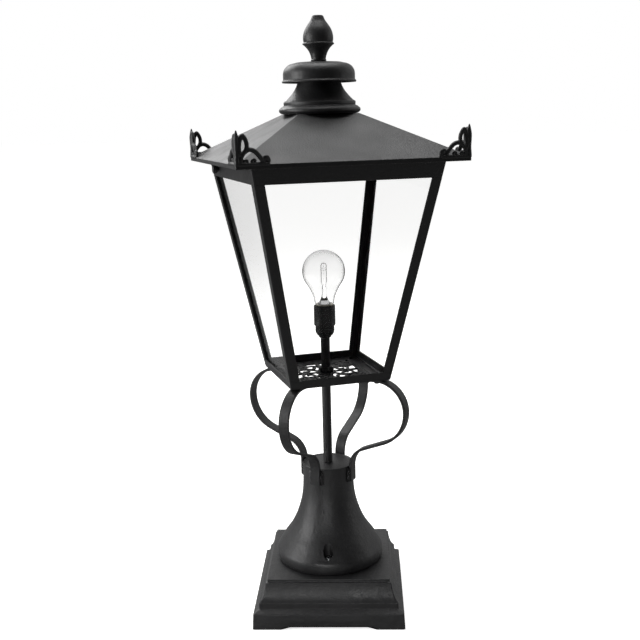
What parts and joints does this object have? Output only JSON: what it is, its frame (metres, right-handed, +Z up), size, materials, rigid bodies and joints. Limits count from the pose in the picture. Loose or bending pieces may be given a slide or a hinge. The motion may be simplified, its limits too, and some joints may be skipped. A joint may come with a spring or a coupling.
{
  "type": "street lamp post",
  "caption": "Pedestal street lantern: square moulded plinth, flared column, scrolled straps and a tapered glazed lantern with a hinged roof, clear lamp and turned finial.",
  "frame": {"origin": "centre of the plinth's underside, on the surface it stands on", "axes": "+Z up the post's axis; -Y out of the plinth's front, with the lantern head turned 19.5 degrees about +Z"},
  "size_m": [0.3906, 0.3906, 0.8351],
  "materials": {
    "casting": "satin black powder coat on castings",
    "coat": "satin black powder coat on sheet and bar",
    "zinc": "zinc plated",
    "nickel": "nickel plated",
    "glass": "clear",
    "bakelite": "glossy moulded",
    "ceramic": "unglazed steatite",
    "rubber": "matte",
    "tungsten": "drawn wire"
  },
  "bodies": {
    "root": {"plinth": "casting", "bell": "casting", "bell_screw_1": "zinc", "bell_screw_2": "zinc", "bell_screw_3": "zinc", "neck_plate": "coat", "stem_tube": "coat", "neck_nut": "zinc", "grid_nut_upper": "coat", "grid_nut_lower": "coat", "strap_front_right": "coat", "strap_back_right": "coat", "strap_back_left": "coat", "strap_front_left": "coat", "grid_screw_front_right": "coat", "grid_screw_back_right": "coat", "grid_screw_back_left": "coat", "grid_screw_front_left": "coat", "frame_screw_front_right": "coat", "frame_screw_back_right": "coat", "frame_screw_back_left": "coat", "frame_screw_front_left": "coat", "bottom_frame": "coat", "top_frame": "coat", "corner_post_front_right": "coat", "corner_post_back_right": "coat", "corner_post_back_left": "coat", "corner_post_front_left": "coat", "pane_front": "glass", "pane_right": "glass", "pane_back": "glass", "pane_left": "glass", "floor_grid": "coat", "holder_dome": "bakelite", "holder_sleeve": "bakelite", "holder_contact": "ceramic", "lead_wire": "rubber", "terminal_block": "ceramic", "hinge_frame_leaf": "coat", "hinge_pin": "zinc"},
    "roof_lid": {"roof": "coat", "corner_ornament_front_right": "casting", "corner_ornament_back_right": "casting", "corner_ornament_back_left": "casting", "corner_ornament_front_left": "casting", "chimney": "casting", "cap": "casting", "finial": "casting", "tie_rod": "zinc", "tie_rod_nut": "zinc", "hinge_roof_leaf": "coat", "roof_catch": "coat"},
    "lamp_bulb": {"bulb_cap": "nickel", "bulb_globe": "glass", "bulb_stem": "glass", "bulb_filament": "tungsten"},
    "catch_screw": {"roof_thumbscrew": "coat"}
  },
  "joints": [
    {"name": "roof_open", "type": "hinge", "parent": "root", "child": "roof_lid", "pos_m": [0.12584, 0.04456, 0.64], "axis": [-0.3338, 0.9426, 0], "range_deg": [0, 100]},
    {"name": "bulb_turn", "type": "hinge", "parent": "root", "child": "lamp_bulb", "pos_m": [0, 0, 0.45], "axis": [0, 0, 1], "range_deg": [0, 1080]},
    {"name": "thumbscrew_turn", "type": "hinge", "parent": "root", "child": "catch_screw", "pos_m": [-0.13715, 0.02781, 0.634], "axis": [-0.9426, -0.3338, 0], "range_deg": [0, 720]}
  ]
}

::::::

Task statement: Repeat the listing exactly, from its first line to its last.

Solution to this exercise:
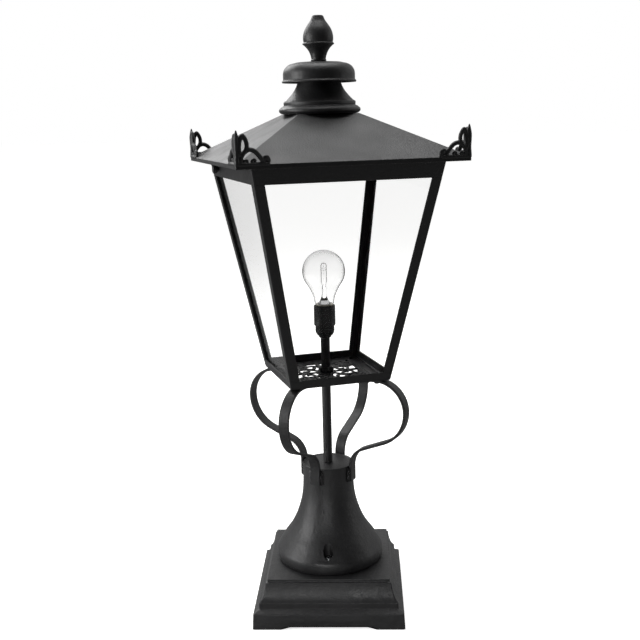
What parts and joints does this object have? Output only JSON: what it is, its frame (metres, right-handed, +Z up), size, materials, rigid bodies and joints. Limits count from the pose in the picture. Loose or bending pieces may be given a slide or a hinge. The motion may be simplified, its limits too, and some joints may be skipped. A joint may come with a spring or a coupling.
{
  "type": "street lamp post",
  "caption": "Pedestal street lantern: square moulded plinth, flared column, scrolled straps and a tapered glazed lantern with a hinged roof, clear lamp and turned finial.",
  "frame": {"origin": "centre of the plinth's underside, on the surface it stands on", "axes": "+Z up the post's axis; -Y out of the plinth's front, with the lantern head turned 19.5 degrees about +Z"},
  "size_m": [0.3906, 0.3906, 0.8351],
  "materials": {
    "casting": "satin black powder coat on castings",
    "coat": "satin black powder coat on sheet and bar",
    "zinc": "zinc plated",
    "nickel": "nickel plated",
    "glass": "clear",
    "bakelite": "glossy moulded",
    "ceramic": "unglazed steatite",
    "rubber": "matte",
    "tungsten": "drawn wire"
  },
  "bodies": {
    "root": {"plinth": "casting", "bell": "casting", "bell_screw_1": "zinc", "bell_screw_2": "zinc", "bell_screw_3": "zinc", "neck_plate": "coat", "stem_tube": "coat", "neck_nut": "zinc", "grid_nut_upper": "coat", "grid_nut_lower": "coat", "strap_front_right": "coat", "strap_back_right": "coat", "strap_back_left": "coat", "strap_front_left": "coat", "grid_screw_front_right": "coat", "grid_screw_back_right": "coat", "grid_screw_back_left": "coat", "grid_screw_front_left": "coat", "frame_screw_front_right": "coat", "frame_screw_back_right": "coat", "frame_screw_back_left": "coat", "frame_screw_front_left": "coat", "bottom_frame": "coat", "top_frame": "coat", "corner_post_front_right": "coat", "corner_post_back_right": "coat", "corner_post_back_left": "coat", "corner_post_front_left": "coat", "pane_front": "glass", "pane_right": "glass", "pane_back": "glass", "pane_left": "glass", "floor_grid": "coat", "holder_dome": "bakelite", "holder_sleeve": "bakelite", "holder_contact": "ceramic", "lead_wire": "rubber", "terminal_block": "ceramic", "hinge_frame_leaf": "coat", "hinge_pin": "zinc"},
    "roof_lid": {"roof": "coat", "corner_ornament_front_right": "casting", "corner_ornament_back_right": "casting", "corner_ornament_back_left": "casting", "corner_ornament_front_left": "casting", "chimney": "casting", "cap": "casting", "finial": "casting", "tie_rod": "zinc", "tie_rod_nut": "zinc", "hinge_roof_leaf": "coat", "roof_catch": "coat"},
    "lamp_bulb": {"bulb_cap": "nickel", "bulb_globe": "glass", "bulb_stem": "glass", "bulb_filament": "tungsten"},
    "catch_screw": {"roof_thumbscrew": "coat"}
  },
  "joints": [
    {"name": "roof_open", "type": "hinge", "parent": "root", "child": "roof_lid", "pos_m": [0.12584, 0.04456, 0.64], "axis": [-0.3338, 0.9426, 0], "range_deg": [0, 100]},
    {"name": "bulb_turn", "type": "hinge", "parent": "root", "child": "lamp_bulb", "pos_m": [0, 0, 0.45], "axis": [0, 0, 1], "range_deg": [0, 1080]},
    {"name": "thumbscrew_turn", "type": "hinge", "parent": "root", "child": "catch_screw", "pos_m": [-0.13715, 0.02781, 0.634], "axis": [-0.9426, -0.3338, 0], "range_deg": [0, 720]}
  ]
}